To build from within this directory:
docker build -t infaaspytorch -f PyTorchDocker ../
To build from the INFaaS root directory
docker build -t infaaspytorch -f dockerfiles/PyTorchDocker ./
To run using the docker cli:
docker run --rm -it -p 8000:8000 --name=<name> --ipc=host -v/tmp/model:/tmp/model infaaspytorch /workspace/container_start.sh pytorch_container.py <scale> <serialized-model-filename> <port>
<scale>: image scale size, (e.g., 224)
<serialized-model-filename>: the name of the serialized model file, with the extension. The model should sit in /tmp/model, as this is the mapped volume between the host and container.
Example:
docker run --rm -it -p 8000:8000 --name=mymodel --ipc=host -v/tmp/model:/tmp/model infaaspytorch /workspace/container_start.sh pytorch_container.py 224 mymodel 8000
To build the Neuron runtime daemon container from within this directory:
docker build -t neuron-rtd -f Dockerfile.neuron-rtd ./
To build the Neuron tensorflow container from within this directory:
docker build -t neuron-tf -f Dockerfile.tf-python ../
I have pre-built and make the container images available on docker hub:
docker pull qianl15/neuron-rtd:latest
Similar to qianl15/neuron-tf:latest
-
Follow steps to set up environment. Stop host neuron-rtd. https://github.com/aws/aws-neuron-sdk/blob/master/docs/neuron-container-tools/tutorial-docker.md
-
Follow these steps to start two containers. https://github.com/aws/aws-neuron-sdk/blob/master/docs/neuron-container-tools/docker-example/README.md
An example to run (note that you cannot start more app containers than the number of Neuron cores):
mkdir -p /tmp/neuron_rtd_sock
chmod o+rwx /tmp/neuron_rtd_sock
docker run --rm -it -d --env AWS_NEURON_VISIBLE_DEVICES="0" --cap-add SYS_ADMIN --cap-add IPC_LOCK -v /tmp/neuron_rtd_sock/:/sock -it qianl15/neuron-rtd:latest
docker run --rm -it -d --env NEURON_RTD_ADDRESS=unix:/sock/neuron.sock \
-v /tmp/neuron_rtd_sock/:/sock \
--env AWS_NEURON_VISIBLE_DEVICES="0" qianl15/neuron-tf:latest ./infer_resnet50.py
This docker container is used to run translate model, GNMT-nvpy, a RNN trained with NVIDIA optimized PyTorch.

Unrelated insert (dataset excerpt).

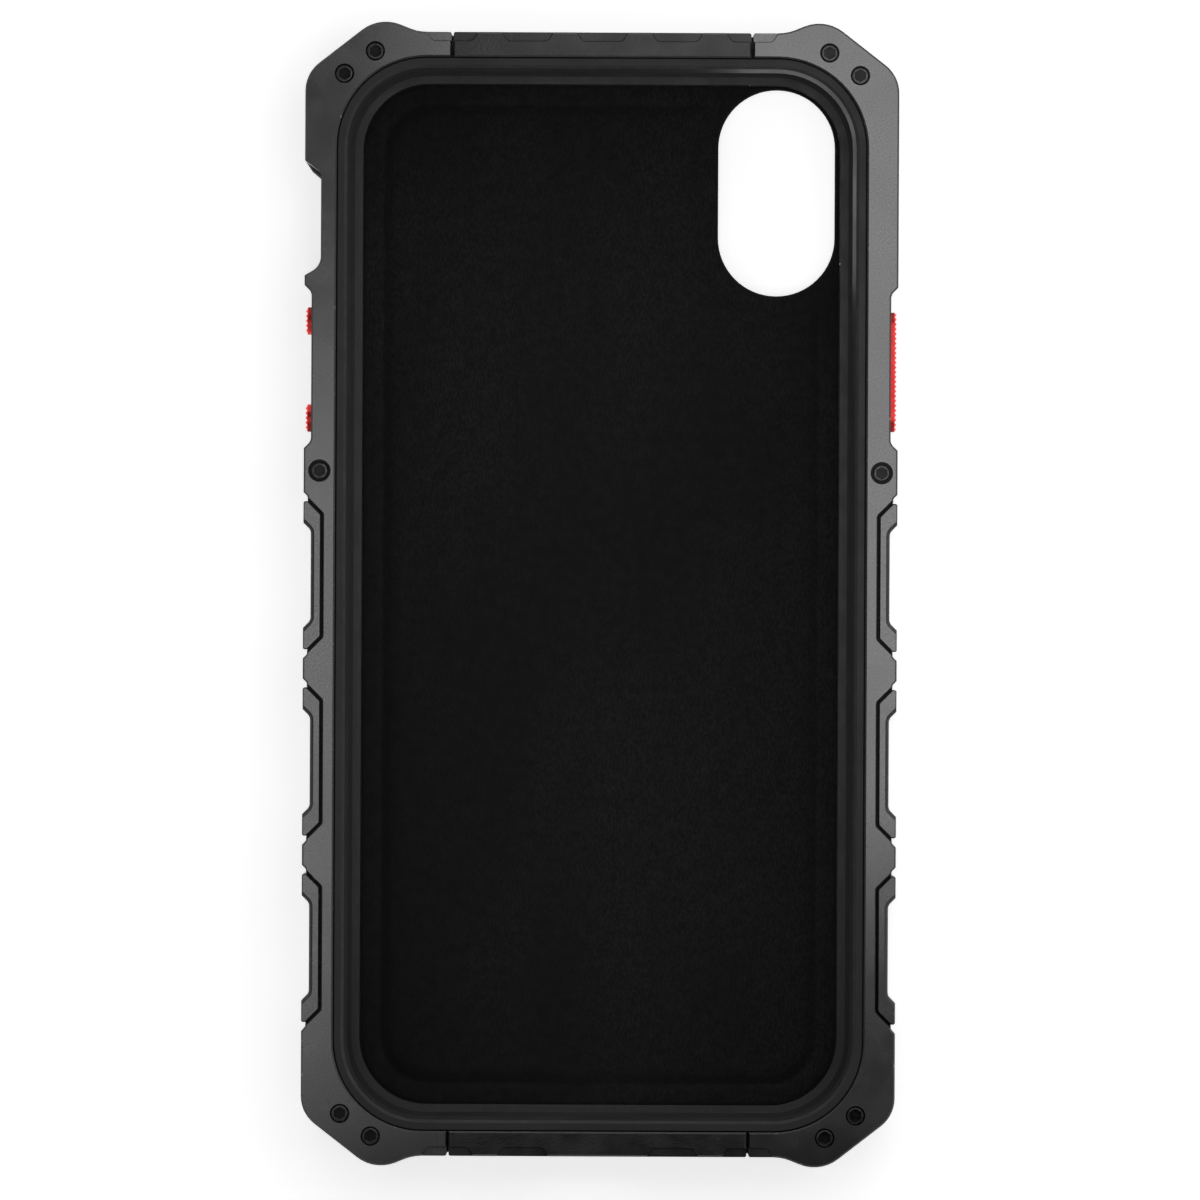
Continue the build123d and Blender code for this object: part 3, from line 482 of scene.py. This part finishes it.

To build from within this directory:
docker build -t gnmt-infaas -f Dockerfile.gnmt-nvpy ../
We have pre-built and make the container images available on docker hub:
docker pull qianl15/gnmt-infaas:latest
This container can be used with or without GPU; to use GPU, simply replacing docker
with nvidia-docker
.
To run using the docker cli:
docker run --init -it --rm --ipc=host -v /tmp/models:/tmp/model -p <port>:<port> gnmt-infaas:latest ./gnmt_container.py [arguments]
optional arguments:
-h, --help show this help message and exit
--cuda Use cuda (GPU) for inference.
--no-cuda Use CPU for inference.
--math {fp16,fp32} Precision. FP16 only supported on GPU.
--beam-size {1,2,5} Beam size (e.g., 1, 2, 5)
--model MODEL Model name to load
--port PORT Port to listen on
CPU Example:
docker run --init -it --rm --ipc=host -v /tmp/models:/tmp/model -p 9001:9001 gnmt-infaas:latest ./gnmt_container.py --model gnmt_ende4_cpu_fp32_2 --no-cuda --math fp32 --port 9001 --beam-size 2
Note:
GPU Example:
nvidia-docker run --init -it --rm --ipc=host -v /tmp/models:/tmp/model -p 9001:9001 gnmt-infaas:latest ./gnmt_container.py --model gnmt_ende4_gpu_fp16_2 --cuda --math fp16 --port 9001 --beam-size 2
Note: gnmt_ende4_cpu_fp32_2 means a CPU model with FP32 and beam size 2; gnmt_ende4_gpu_fp32_2 means a GPU model with FP16 and beam size 2. Although both variants have the same checkpoint file: model_best.pth. gnmt = Google neural machine translation; ende4 = English to German, 4-layer LSTM. The model has BLEU score 24.45 (FP32) and 24.48 (FP16).